Paul Goble
Staunton,
November 17 – Vladimir Putin views autocephaly for the Ukrainian Orthodox as having
an equally fateful and negative impact on Russia as the disintegration of the Soviet
Union, Andrey Illarionov says. The Kremlin leader will never forgive Kyiv for
this and will do all he can to block it.
During
a conversation with Ukraine’s Glavred news agency, the former Putin advisor and
current senior fellow at Washington’s Cato Institute says that the Kremlin is
truly alarmed about Ukrainian autocephaly (glavred.info/ukraine/10027652-putin-nakazhet-ukrainu-za-avtokefaliyu-eks-sovetnik-prezidenta-rf-sprognoziroval-budushchee-posle-tomosa.html).
Since 2014, he argues, Ukraine has
done nothing as important as its pursuit of autocephaly except for military
resistance. Gaining that independent status for the church shores up the
country’s political independence and weakens “the imperial position” of the
Moscow church, pointing to its eventual exit from Ukraine and ultimately from
Belarus as well.
According to Illarionov, “Putin
recognizes the seriousness of the situation in the religious sphere and thus is
already preparing for Ukraine a decisive response to the actions of the
Ukrainian Orthodox church.” That is
because the Kremlin leader knows that if he loses on this, he loses far more
than he can and still have his current agenda survive.
“By its importance,” the autocephaly
of the Ukrainian church “is comparable to the disintegrations of the Soviet
Union and the Russian Empire.” After both those events, “the political disintegration
of the empire began in the religious sphere. Putin understands this very well
and therefore doesn’t intend to surrender his positions.”
If the Kremlin leader can’t stop
autocephaly – and it certainly appears that that train has left the station,
Illarionov says – he will certainly seek “’to punish’ Ukraine for its
acquisition” out of his own self-regard and because such punishment will serve
as a warning to others not to try anything similar.

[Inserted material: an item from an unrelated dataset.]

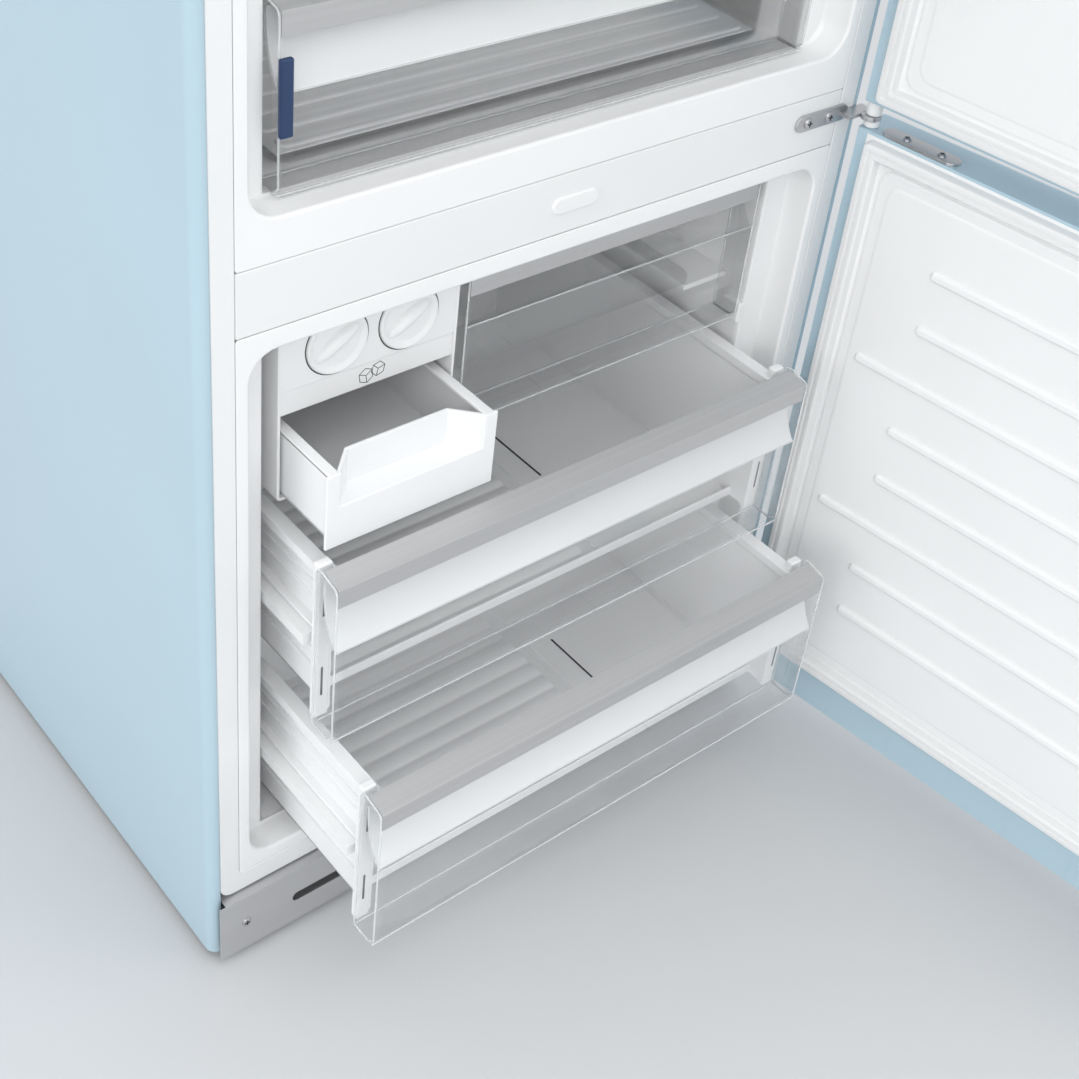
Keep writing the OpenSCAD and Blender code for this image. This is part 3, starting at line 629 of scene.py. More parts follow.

What Putin will try will depend,
however, not only on the mechanisms at his command but also on the reaction of
Ukraine, other post-Soviet states and the West where unfortunately many do yet not
understand that Moscow’s loss of an imperial church just like its earlier loss
of an imperial communist party prefigures much broader losses in other sectors
as well.
Consequently, Putin’s response
almost certainly will be far more negative than most in the West now imagine,
including the possibility of a major military move. In the mind of the Kremlin
ruler, that despite all the negative consequences it would entail may pose fewer negatives than doing nothing and watching his imperial dreams dissolve.